Life is much more complex than that.

I could ask him, “You say you love your children, but if you did you would not sleep or go to work or exercise…you would do nothing but try to make sure your kids are loved to the fullest.”

Of course, “loving your children” involves all sort of balancing (going to work is loving your children, as is exercise)…it is not one-dimensional because life is not.

My reading of scripture is that God has not called us to live in a state of panic, or to live as if life is nothing except the life to come, and all warfare all the time.

We are called to be faithful.

We are to do what God has called us to do next…if it is to wash dishes…rest…eat…play tennis…we are to be faithful.

As we are being faithful…we are to make Christ known.

Perhaps things do need to change in your life so that it will better align with what you believe…but what most needs change in most people is at the heart level.

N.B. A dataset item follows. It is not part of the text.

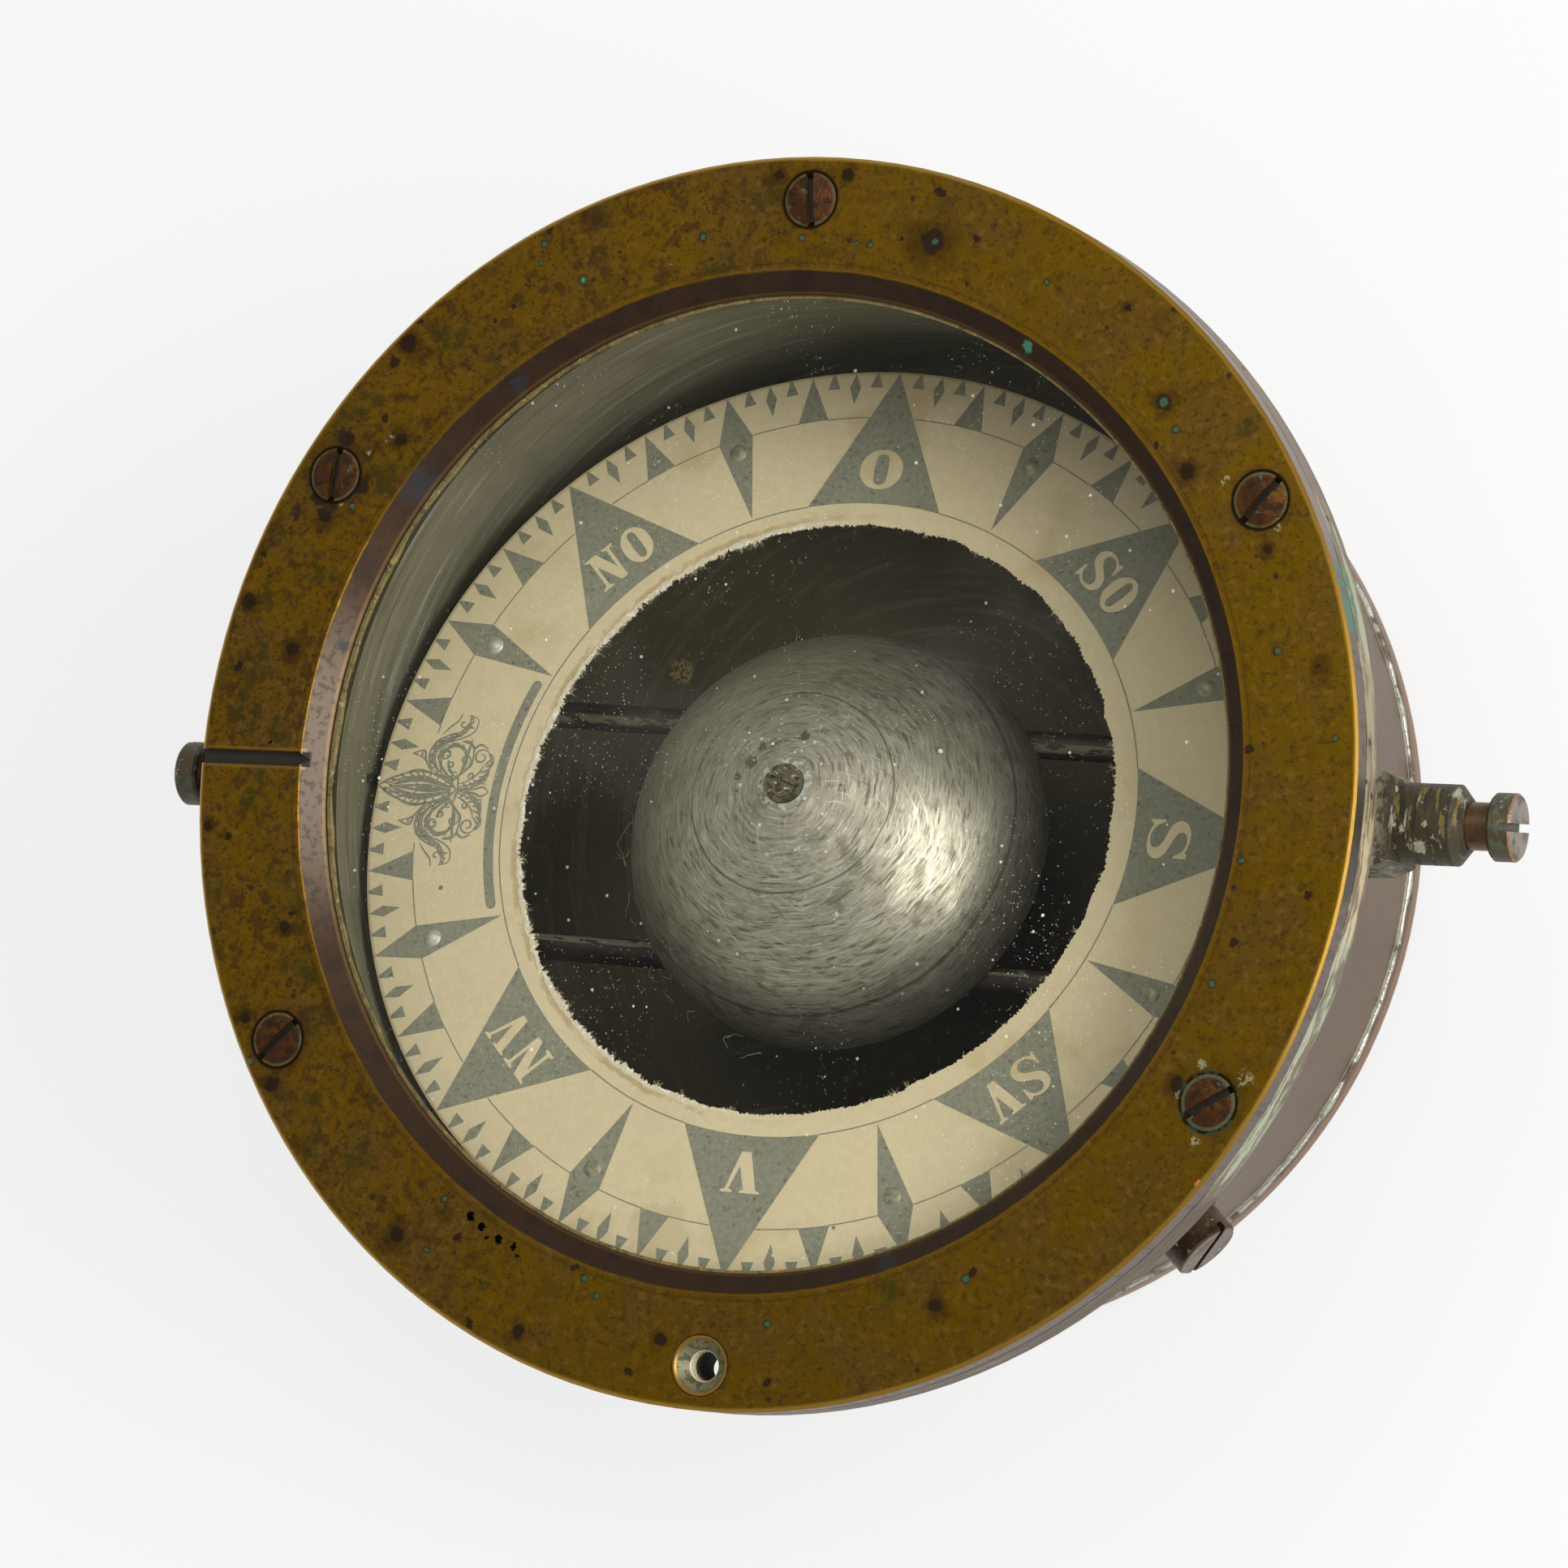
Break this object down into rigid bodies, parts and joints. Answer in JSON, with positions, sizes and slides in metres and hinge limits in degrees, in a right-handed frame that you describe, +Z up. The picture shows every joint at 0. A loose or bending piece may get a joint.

Nurture your faith…everything we do is training us, shaping us.

What we believe, what we value, what we will do with our lives.

The preacher writing this sermon we call Hebrews is painting this great picture of God’s work past, present, future.

He is saying over and over… “Decide and then go live decided…quit living the perpetually deciding life.”

If you are deciding…that is okay…but to never decide for or against Christ, is, in the end, a decision.

And if you have decided…and I have…then we need to nurture our faith…in order to empower our long term faithfulness.

This is how we are changed, and this is how the world is changed.

COMMUNION:

1 COR. 11:23 or I received from the Lord what I also passed on to you: The Lord Jesus, on the night he was betrayed, took bread, 24 and when he had given thanks, he broke it and said, “This is my body, which is for you; do this in remembrance of me.” 25 In the same way, after supper he took the cup, saying, “This cup is the new covenant in my blood; do this, whenever you drink it, in remembrance of me.” 26 For whenever you eat this bread and drink this cup, you proclaim the Lord’s death until he comes.